What it contained was the latest issue of Municipal World magazine, which includes a story by my friend Liz Huff of Seeley’s Bay, Ont. Liz and I met when we were both speakers at events called Teeny Tiny Summits, organized by small municipalities and the Ontario Ministry of  Agriculture, Food and Rural Affairs for people who live in teeny tiny places (like Queensborough and Seeley’s Bay) to share ideas on maintaining their communities as great places to live, attracting people to them, and ensuring that residents get the services they need. Liz’s story is about those events and how they’re helping rural Ontario, and she was kind enough to make mention in it of me and my work here at Meanwhile, at the Manse.

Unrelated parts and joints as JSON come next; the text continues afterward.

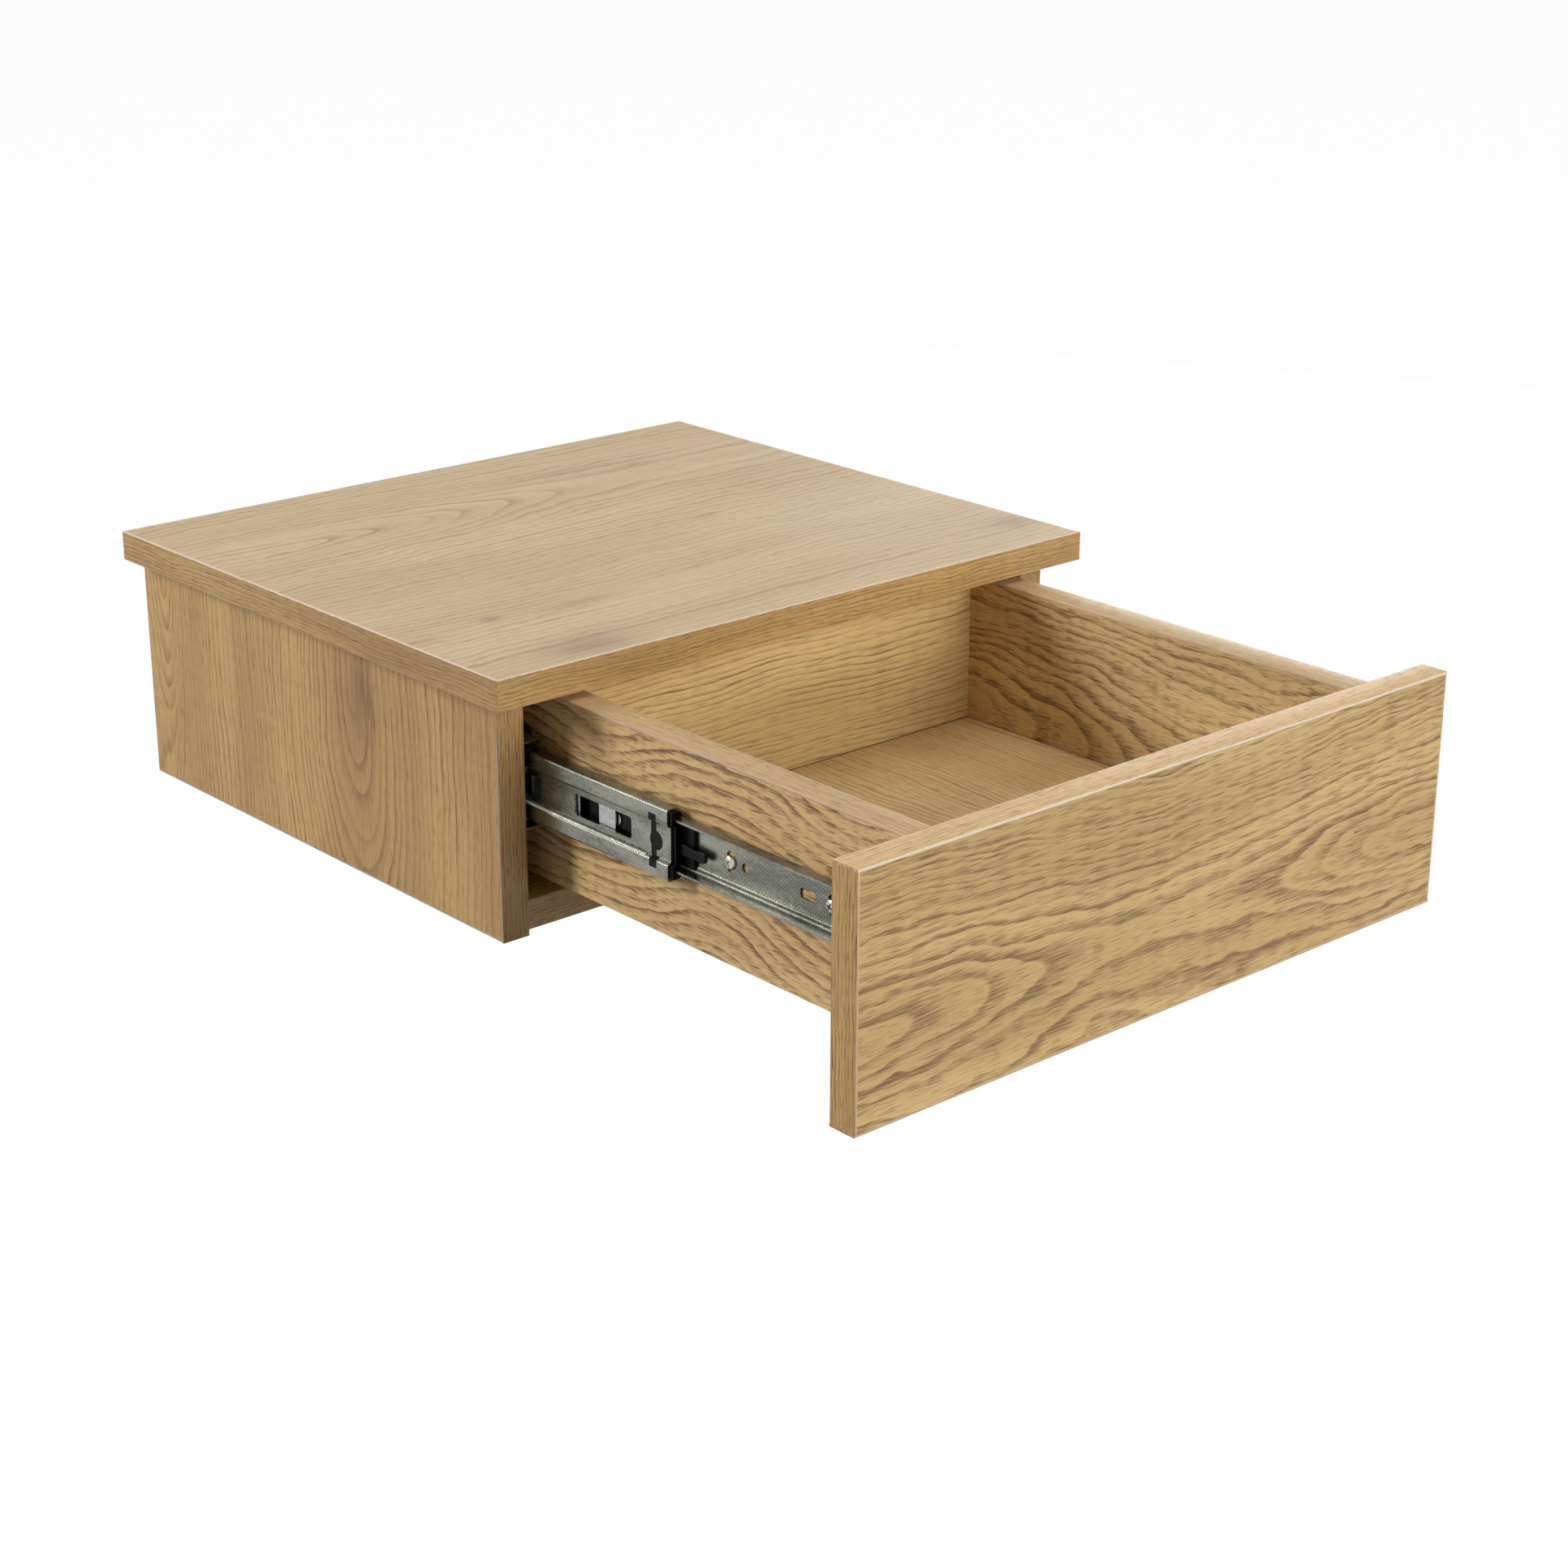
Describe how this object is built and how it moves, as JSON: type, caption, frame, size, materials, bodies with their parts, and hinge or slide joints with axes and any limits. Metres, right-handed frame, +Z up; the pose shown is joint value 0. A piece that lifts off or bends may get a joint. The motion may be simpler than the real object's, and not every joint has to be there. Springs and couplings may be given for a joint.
{
  "type": "wall-hung bedside cabinet with a drawer",
  "caption": "Low wall-hung bedside cabinet in oak decor, with an overhanging top and a full-width handleless drawer on ball-bearing slides, standing open.",
  "frame": {"origin": "centre of the wall-screw pattern, on the wall plane that the case's back edges lie in", "axes": "+X to the right seen from the front, +Y into the wall, +Z up; the drawer opens towards -Y"},
  "size_m": [0.37, 0.5535, 0.133],
  "materials": {
    "oak_board": "oak-decor melamine on particle board, satin",
    "oak_band": "oak-decor edge banding, satin, paler on its rounded corners",
    "beech": "plain fluted dowel wood",
    "tan_plastic": "moulded, matt",
    "cream_plastic": "moulded, matt",
    "cast_zinc": "as cast, dull",
    "yellow_zinc_steel": "yellow zinc plated",
    "bright_zinc_steel": "bright zinc plated",
    "bearing_steel": "polished",
    "zinc_sheet": "zinc plated rolled sheet, a little greasy",
    "black_plastic": "moulded, satin"
  },
  "bodies": {
    "case": {"top_panel": "oak_board", "left_side_panel": "oak_board", "right_side_panel": "oak_board", "bottom_panel": "oak_board", "back_board": "oak_board", "top_edge_bands": "oak_band", "side_edge_bands": "oak_band", "bottom_edge_band": "oak_band", "case_cams": "cast_zinc", "case_cam_bolts": "yellow_zinc_steel", "case_dowels": "beech", "case_cam_caps": "tan_plastic", "corner_blocks": "cream_plastic", "corner_block_screws": "bright_zinc_steel", "cabinet_member_left": "zinc_sheet", "cabinet_member_right": "zinc_sheet", "cabinet_member_screws": "bright_zinc_steel", "rear_stops": "black_plastic"},
    "drawer": {"drawer_member_left": "zinc_sheet", "drawer_member_right": "zinc_sheet", "drawer_member_screws": "bright_zinc_steel", "lever_base_left": "black_plastic", "lever_base_right": "black_plastic", "lever_rivets": "bright_zinc_steel", "drawer_front": "oak_board", "drawer_left_side": "oak_board", "drawer_right_side": "oak_board", "drawer_back": "oak_board", "drawer_floor": "oak_board", "drawer_front_bands": "oak_band", "drawer_box_bands": "oak_band", "drawer_cams": "cast_zinc", "drawer_cam_bolts": "yellow_zinc_steel", "drawer_dowels": "beech", "drawer_cam_caps": "tan_plastic", "drawer_back_screws": "yellow_zinc_steel", "floor_screws": "bright_zinc_steel"},
    "middle_left": {"middle_member_left": "zinc_sheet", "front_guide_left": "black_plastic"},
    "outer_cage_left": {"outer_cage_left": "zinc_sheet", "outer_balls_left": "bearing_steel"},
    "inner_cage_left": {"inner_cage_left": "zinc_sheet", "inner_balls_left": "bearing_steel"},
    "lever_left": {"release_lever_left": "black_plastic"},
    "middle_right": {"middle_member_right": "zinc_sheet", "front_guide_right": "black_plastic"},
    "outer_cage_right": {"outer_cage_right": "zinc_sheet", "outer_balls_right": "bearing_steel"},
    "inner_cage_right": {"inner_cage_right": "zinc_sheet", "inner_balls_right": "bearing_steel"},
    "lever_right": {"release_lever_right": "black_plastic"}
  },
  "joints": [
    {"name": "drawer_slide", "type": "slide", "parent": "case", "child": "drawer", "axis": [0, -1, 0], "range_m": [-0.2315, 0.0185]},
    {"name": "middle_left_slide", "type": "slide", "parent": "case", "child": "middle_left", "axis": [0, -1, 0], "range_m": [-0.09956, 0.00796]},
    {"name": "outer_cage_left_slide", "type": "slide", "parent": "case", "child": "outer_cage_left", "axis": [0, -1, 0], "range_m": [-0.04978, 0.00399]},
    {"name": "inner_cage_left_slide", "type": "slide", "parent": "case", "child": "inner_cage_left", "axis": [0, -1, 0], "range_m": [-0.16553, 0.01324]},
    {"name": "lever_left_pivot", "type": "hinge", "parent": "drawer", "child": "lever_left", "pos_m": [-0.1498, -0.3615, 0.004], "axis": [1, 0, 0], "range_deg": [0, 6], "stiffness_Nm_per_rad": 0.05, "springref_deg": -1.15},
    {"name": "middle_right_slide", "type": "slide", "parent": "case", "child": "middle_right", "axis": [0, -1, 0], "range_m": [-0.09956, 0.00796]},
    {"name": "outer_cage_right_slide", "type": "slide", "parent": "case", "child": "outer_cage_right", "axis": [0, -1, 0], "range_m": [-0.04978, 0.00399]},
    {"name": "inner_cage_right_slide", "type": "slide", "parent": "case", "child": "inner_cage_right", "axis": [0, -1, 0], "range_m": [-0.16553, 0.01324]},
    {"name": "lever_right_pivot", "type": "hinge", "parent": "drawer", "child": "lever_right", "pos_m": [0.1498, -0.3615, 0.004], "axis": [-1, 0, 0], "range_deg": [0, 6], "stiffness_Nm_per_rad": 0.05, "springref_deg": -1.15}
  ],
  "couplings": [
    {"joint": "middle_left_slide", "follows": "drawer_slide", "ratio": 0.43},
    {"joint": "outer_cage_left_slide", "follows": "drawer_slide", "ratio": 0.215},
    {"joint": "inner_cage_left_slide", "follows": "drawer_slide", "ratio": 0.715},
    {"joint": "middle_right_slide", "follows": "drawer_slide", "ratio": 0.43},
    {"joint": "outer_cage_right_slide", "follows": "drawer_slide", "ratio": 0.215},
    {"joint": "inner_cage_right_slide", "follows": "drawer_slide", "ratio": 0.715}
  ]
}
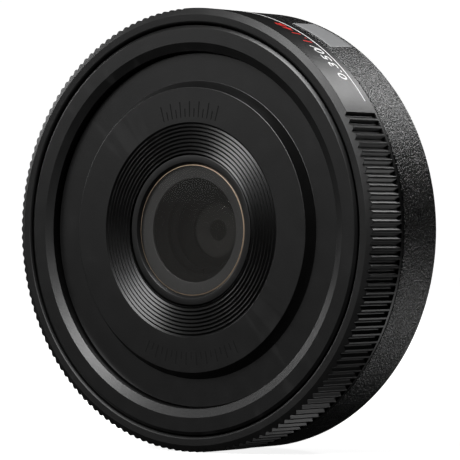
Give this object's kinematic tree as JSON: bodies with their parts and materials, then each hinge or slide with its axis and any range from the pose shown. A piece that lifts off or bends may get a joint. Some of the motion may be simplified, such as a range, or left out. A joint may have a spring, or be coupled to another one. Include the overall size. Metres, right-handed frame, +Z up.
{
  "type": "prime camera lens",
  "caption": "Very thin manual-focus camera lens with a knurled focusing ring, a recessed front panel and a bayonet mount.",
  "frame": {"origin": "centre of the bayonet's seating face, on the optical axis", "axes": "-Y is the front of the lens along the optical axis, +Y points into the camera body, +Z is up, +X is to the right seen from the front"},
  "size_m": [0.0676, 0.0233, 0.0676],
  "materials": {
    "pebbled_black_paint": "moulding with fine pebbled matt black paint",
    "black_anodised": "matt black anodised",
    "inner_black": "dead matt light-trap black",
    "moulded_black": "fine-grained black moulding",
    "mount_metal": "turned and plated light alloy",
    "small_screws": "machined",
    "black_screws": "blackened",
    "spring_steel": "spring steel, bright",
    "helicoid_brass": "machined, greased",
    "helicoid_alloy": "machined, greased",
    "washer_plastic": "low-friction film",
    "adhesive_tape": "double-sided tape",
    "badge_grey": "satin grey, blank",
    "mask_grey": "dark grey foil",
    "red_dot": "red enamel",
    "coated_glass": "polished, coated"
  },
  "bodies": {
    "lens_body": {"rear_barrel": "pebbled_black_paint", "bayonet_mount": "mount_metal", "mount_screws": "mount_metal", "index_dot": "red_dot", "light_baffle": "inner_black", "baffle_screws": "black_screws", "guide_plate": "moulded_black", "guide_plate_screws": "small_screws", "guide_keys": "helicoid_brass", "guide_key_screws": "small_screws", "fixed_barrel": "moulded_black", "barrel_screws": "small_screws", "slide_washer_front": "washer_plastic", "slide_washer_rear": "washer_plastic", "wave_washer": "spring_steel", "helicoid_retaining_ring": "black_anodised", "front_rim": "black_anodised", "front_rim_screws": "small_screws", "front_panel": "moulded_black", "panel_adhesive_ring": "adhesive_tape", "badge_plate": "badge_grey"},
    "focus_drive": {"focus_ring": "black_anodised", "helicoid_nut": "helicoid_alloy", "drive_keys": "spring_steel", "drive_key_screws": "small_screws"},
    "focus_cell": {"inner_helicoid": "helicoid_alloy", "cell_barrel": "inner_black", "cell_shim": "helicoid_brass", "front_bezel": "black_anodised", "front_element": "coated_glass", "front_mask": "mask_grey", "second_element": "coated_glass", "front_group_ring": "inner_black", "aperture_stop": "inner_black", "aperture_spacer": "inner_black", "third_element": "coated_glass", "middle_spacer": "inner_black", "fourth_element": "coated_glass", "rear_spacer": "inner_black", "rear_element": "coated_glass", "rear_retaining_ring": "black_anodised"}
  },
  "joints": [
    {"name": "focus_turn", "type": "hinge", "parent": "lens_body", "child": "focus_drive", "pos_m": [0, -0.0138, 0], "axis": [0, 1, 0], "range_deg": [0, 90]},
    {"name": "cell_slide", "type": "slide", "parent": "lens_body", "child": "focus_cell", "axis": [0, -1, 0], "range_m": [0, 0.00345]}
  ],
  "couplings": [
    {"joint": "cell_slide", "follows": "focus_turn", "m_per_rad": 0.0021963}
  ]
}
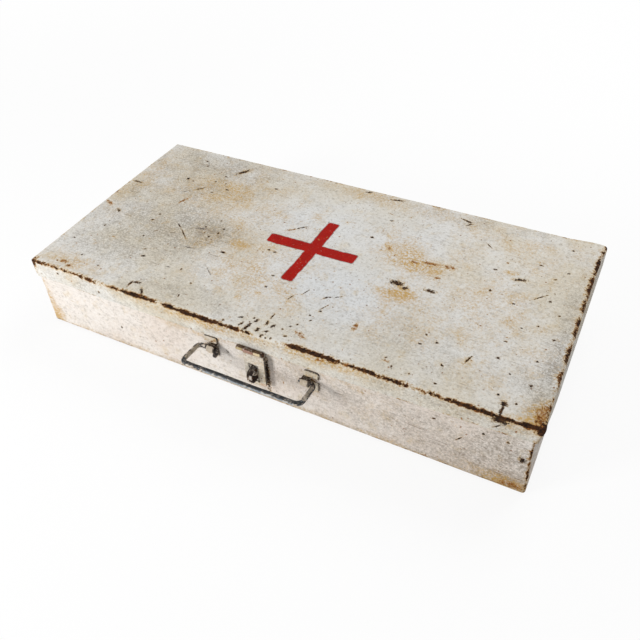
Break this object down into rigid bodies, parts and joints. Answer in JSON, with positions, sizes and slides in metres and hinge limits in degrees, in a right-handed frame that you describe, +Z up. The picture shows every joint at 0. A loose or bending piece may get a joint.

But nice as it was to get the magazine with Liz’s story in it, I have to confess that the real thrill was that the package made it to us at all! After all, Queensborough hasn’t had a post office for almost 50 years; and “The Manse” isn’t exactly the kind of “911 address” that Canada Post usually insists on for delivery. (I wrote here about how a letter I’d sent a while back to a rural route address – something that worked just fine for mail delivery for decades – was sent right back to me by the post office.)

So: wow! Thank you, Canada Post, for recognizing Queensborough, even though it isn’t officially a post-office place (and in fact is confusingly torn between two other post-office places, as you can read here). Perhaps the Manse has become a destination!

And now the item that I’m sure you’ve all been waiting for: Yes, it’s the porcupine. Raymond spotted it this morning on Queensborough Road just west of the village. When he stopped the car and hopped out to get some footage, Porky waddled from the eastbound lane over to the side of the road, continuing his westward journey while accompanying himself with a little hum. (Actually those sounds are probably him expressing concern about Raymond’s presence.) We’ve seen too many of these remarkable creatures dead in the middle of the road, struck by vehicles and left for the turkey vultures to pick over. What a nice change to come across one alive and well, and saying hello to boot!